In Josephus’s apologetic work Against Apion, he argues with historians of Egypt on the matters concerning Israel’s time in Egypt (1.223–320). Such argumentation also concerns their accounts of the exodus (1.304–320). Interestingly, this includes a dispute about the origin of the name of Jerusalem, which Lysimachus claimed meant “the robbers of the temples” (which fits the Greek word ἱεροσυλία, but not the Hebrew name) as a reference to what the Jewish ancestors did as they left Egypt after a campaign (rather than the miraculous escape of the biblical story).

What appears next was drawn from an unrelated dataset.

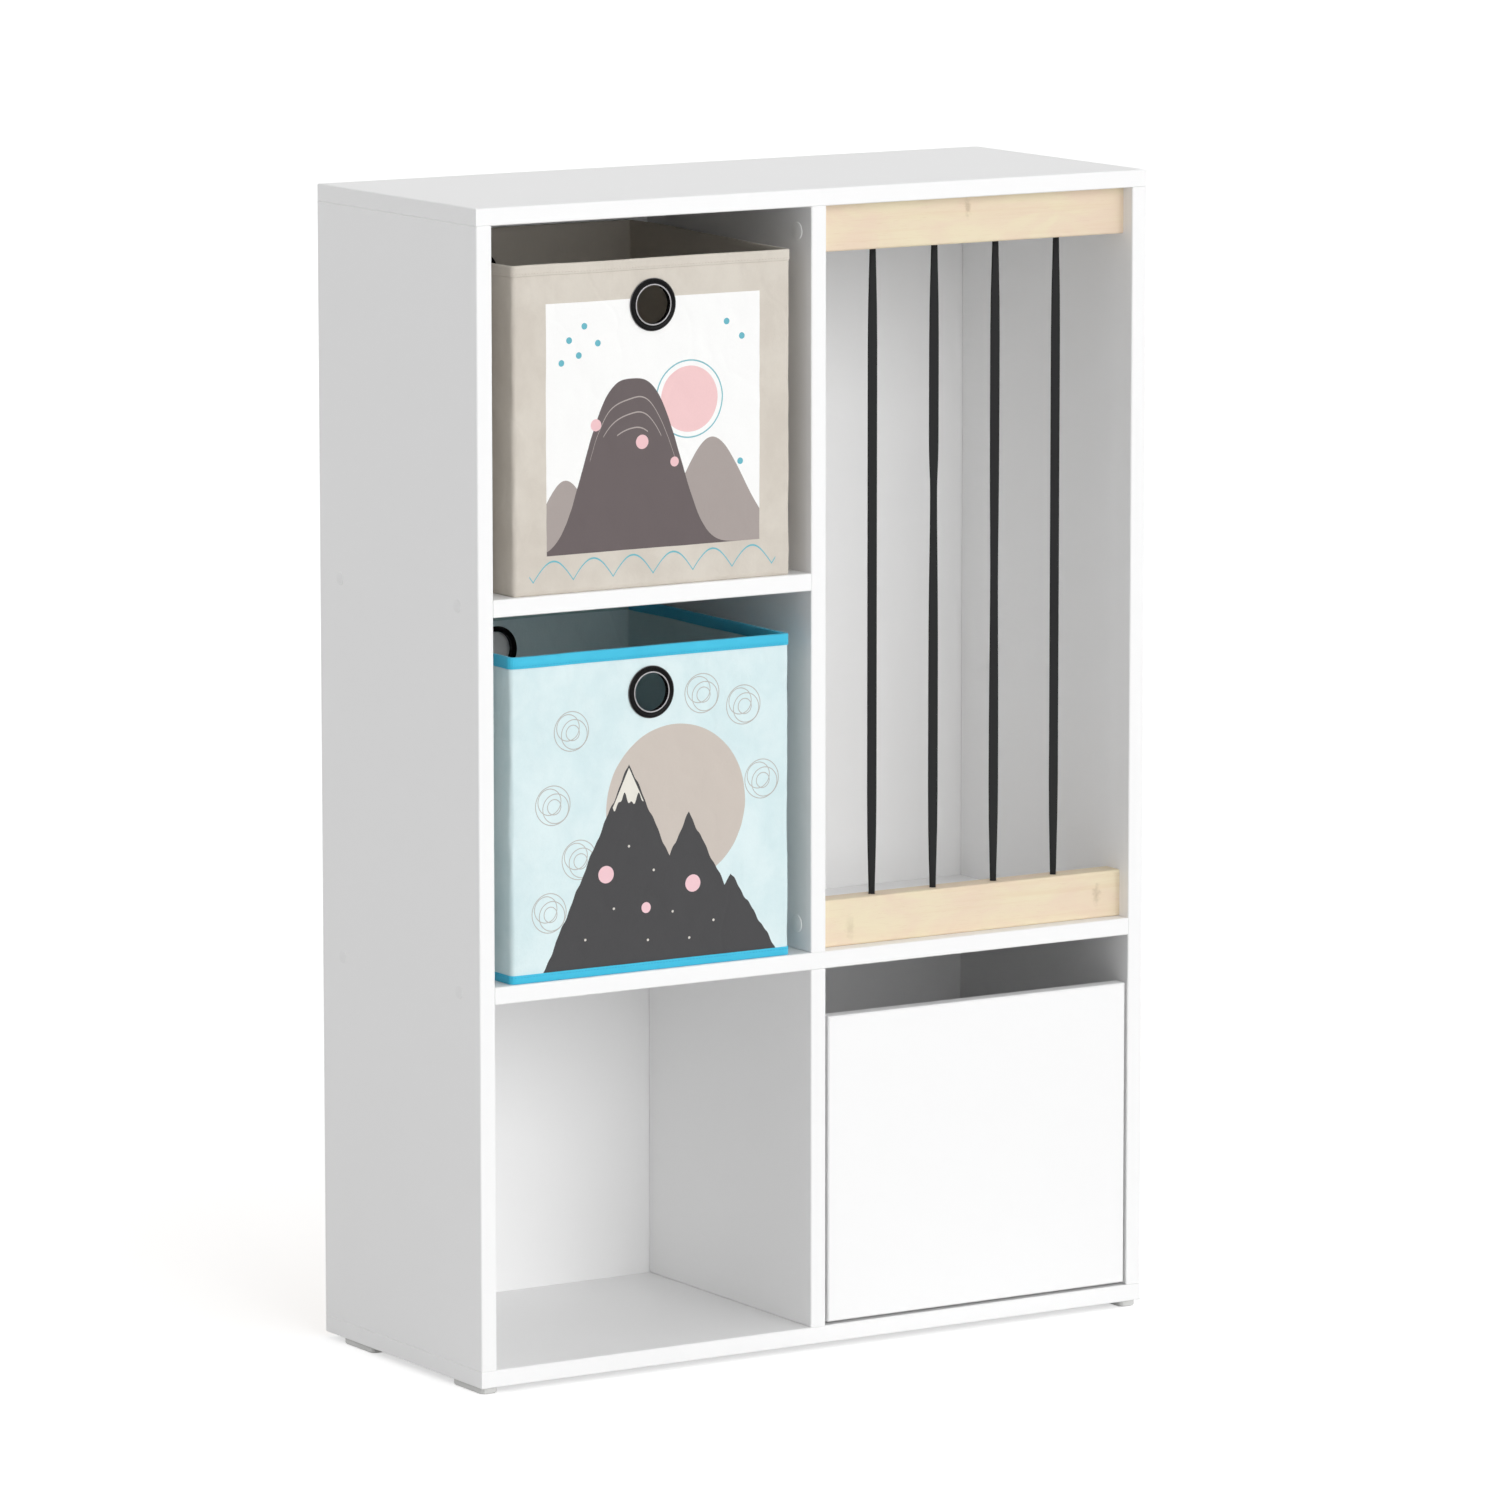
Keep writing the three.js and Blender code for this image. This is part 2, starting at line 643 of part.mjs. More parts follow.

The last reference of interest to us is from Philo’s Questions and Answers on Exodus. Philo was by no means a one-trick writer in making frequently philosophical (often metaphysical) allegorical readings of the OT. I have noted already his more biographical recounting of the events in his Life of Moses. But in Questions and Answers he draws on his more frequent method of interpretation when he turns to the exodus. The exodus and the Passover celebrating it are taken to symbolize the liberation of the mind and the liberation of the soul from the body (1.4). This same paradigm is applied to many other points, of which I will only make a few references here. One, the blood on the doorposts and lentils symbolizes the marking of the soul by participation in virtue (1.12, 23). Two, the unleavened bread signifies a humble and prudent soul, as opposed to an arrogant one, while the bitter herbs manifest a migration of the soul after becoming bitter towards a former way of life (1.15; likewise, leaven is said to symbolize sensual pleasures in 2.14). Three, the tabernacle is the pattern of incorporeal and archetypal reality, the reality to which the soul belongs (2.52, 82).